This is an ongoing series to try to ward off some of the damage Betsy DeVos is going to do to our education system by selling children for profit and staging bear fights. Part I: Risk can be found here.
Consent is probably the most important topic that goes wholly ignored in health classes nationwide. Everything is filtered through the lens of avoiding physical risk by way of pregnancy or disease.
Instead of merely teaching children and teens the consequences of unhealthy sexual practices, we should be teaching them what healthy, enjoyable sex looks like. Consent is not a difficult topic. It’s pretty easy to ask and confirm that your partner is an enthusiastic participant in sex. Most of the learning needed to be done falls on young men who, because of toxic definitions of masculinity, have some pretty shitty thoughts about sex and how they should go about having it. But it’s irresponsible to focus solely on young men. We should also be reminding, affirming, and supporting the agency of young women and their ability to be active, enthusiastic participants in sex. Or not. Whichever they choose.
- An individual cannot consent if they are drunk, high, or otherwise impaired.
- Coercing someone into sex is not consent.
- They cannot consent if they are asleep.
- They can revoke consent at any time. If they do you should stop.
- Individuals can consent to one act but not another. They can consent at one time but not another. No one instance of consent is indicative of any other instance of consent.

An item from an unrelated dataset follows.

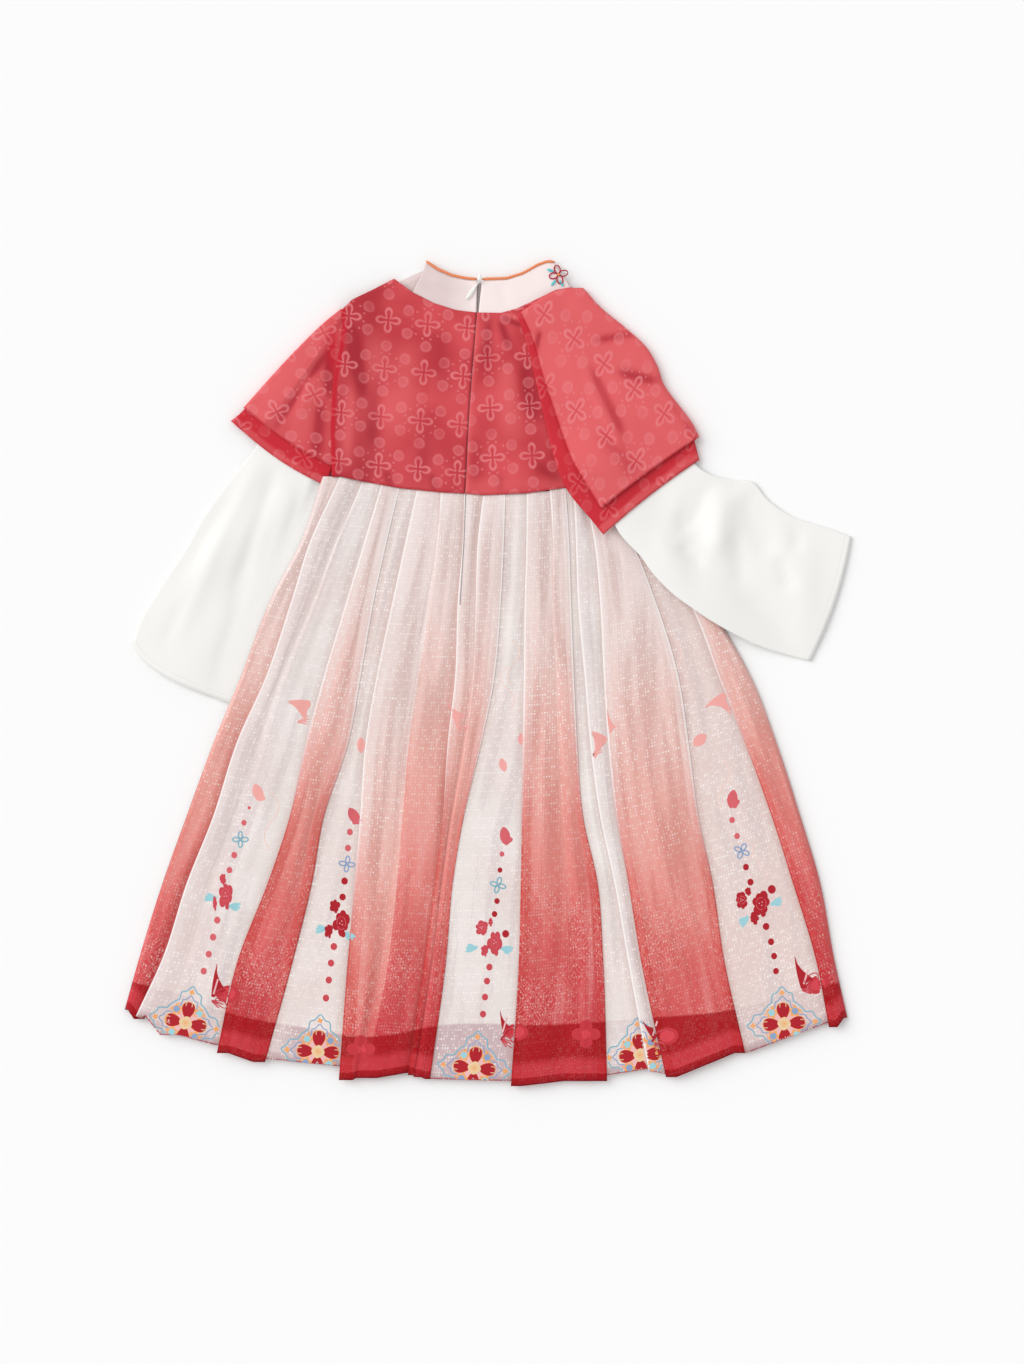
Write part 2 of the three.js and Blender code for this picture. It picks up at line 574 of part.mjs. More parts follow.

- It won’t ruin the mood to check in with your partner if you are unsure, or to have a frank discussion with them about what you both want and expect. Contrary to what movies would have you believe, sex isn’t smooth and suave, it’s often awkward and weird. Sometimes someone gets cum up their nose.
- All of this applies to sex workers who, contrary to the beliefs of some, retain their agency at all times.
I feel like I shouldn’t have to say these things, but depressingly I know I do.
All participants should be enthusiastic participants in sex. Consent is such a low bar…really the aim in any sexual encounter should be not just a willingness, but a strong desire.
Consent is an especially important topic for someone like me who is involved in BDSM. Not only is there the intimate act of sex (whatever form it may take) but also the trust that comes with restraint, humiliation, or impact play. These aren’t activities where you can be only 90% sure of a person’s willingness to participate. It’s all-in or nothing. (And honestly the same mentality should apply to any sex.)
I’ve spent time as both a submissive and a Dominant, though far more as the latter so most of my experience will come from that side of things. I’ve played with people that have some BDSM experience and people who have virtually none. It can be a very daunting thing to approach from the submissive side, opening yourself to someone sexually while also being restrained, humiliated, or flogged.
A submissive partner should have 100% confidence in their Dominant. They should have agreed-upon safewords so that play can be slowed or stopped as necessary. They should have clearly outlined their limits and have had at least some discussion with their Dominant over what to expect, at least early on. They should also be willing and able to communicate when something isn’t working well. If a submissive doesn’t have 100% confidence in me, then the only responsible thing to do is to respect that and not play with them.
For Dominants, their number one priority should be taking the responsibility of having control over another person seriously. They should be extremely invested in their submissive’s enjoyment of a scene. A lot of people see BDSM play as one party acting on, or catering to another, but it should be mutually enjoyable. Both people are just getting something different out of it. If I can’t trust a submissive to be communicative I can’t play with them. I have a lot of rope experience, and a fair knowledge of human anatomy, but everyone’s body is a little bit different and I have no way of knowing a tie doesn’t feel good (in the wrong way) until someone tells me.
There are a lot of ways to check in with someone during sex or during a scene that aren’t intrusive. Having them beg to service you, asking if they’re enjoying themselves, asking them how much they’re enjoying themselves. People think that affirming consent is intrusive, but if you’re invested in the intimacy with another person, making sure they’re enjoying themselves should be pretty damn sexy.
I could write on, but it all comes back to the same refrain: all participants should be enthusiastic in their desire to have sex.